Later, the school was involved in pushing for equal rights. In the early 1960s, students were at the center of an intense push to integrate the city of Albany that attracted the attention of the Rev. Martin Luther King Jr. And Albany State’s second president was fired by the state Board of Regents for organizing voter registration drives of black Georgians.
Everette J. Freeman, the current school president, refused to comment on the proposal when asked about it last week. Instead, he handed out the mass e-mail he recently sent to the school community. It mentioned the school’s original mission and laid out its race-neutral objective for the future: “to be the preeminent institution of higher learning in southwest Georgia.”
Freeman’s e-mail cited the school’s 50.2% graduation rate -- the third-highest in the university system -- and its rich history, particularly its perseverance.
Albany State, the e-mail read, has “always found a way to do things without sufficient resources.”
A few students opposed the plan because they wondered whether white students in the Deep South would sign up at a historically black school.

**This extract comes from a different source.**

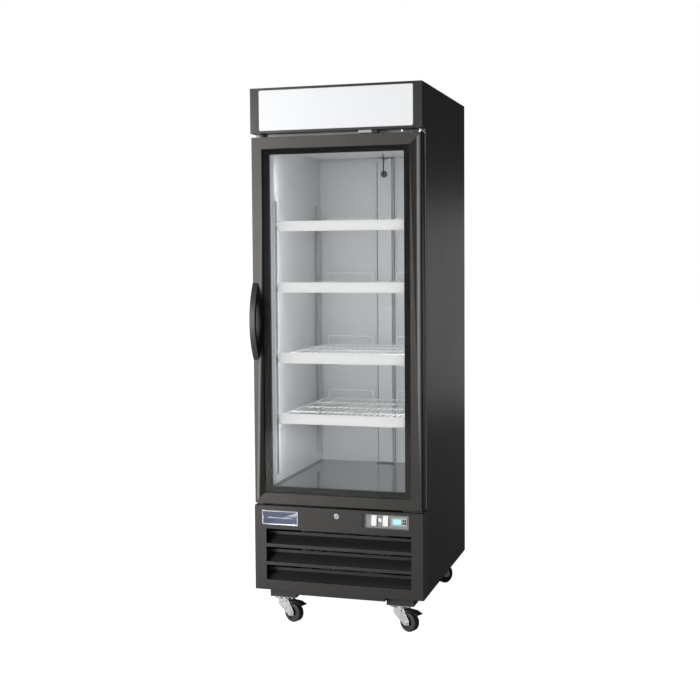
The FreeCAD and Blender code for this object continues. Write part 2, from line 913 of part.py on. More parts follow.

The question was put to white students across town at Darton. Compared with Albany State -- with its columned old buildings, moss-draped oaks and founder’s grave a few yards from the riverbank -- the two-year college’s campus feels prosaic and practical, with buildings flanked by a massive parking lot bustling with black and white commuter students.
Ryan Edmondson, 19, opposed the merge. He said he was proud to attend Darton and would hate to see it disappear. It had nothing to do with race, he said.
“To tell you the truth . . . everybody my age are really, really cool with each other,” he said.
He paused for a moment and offered an addendum:
“Now for some people it definitely would be an issue.”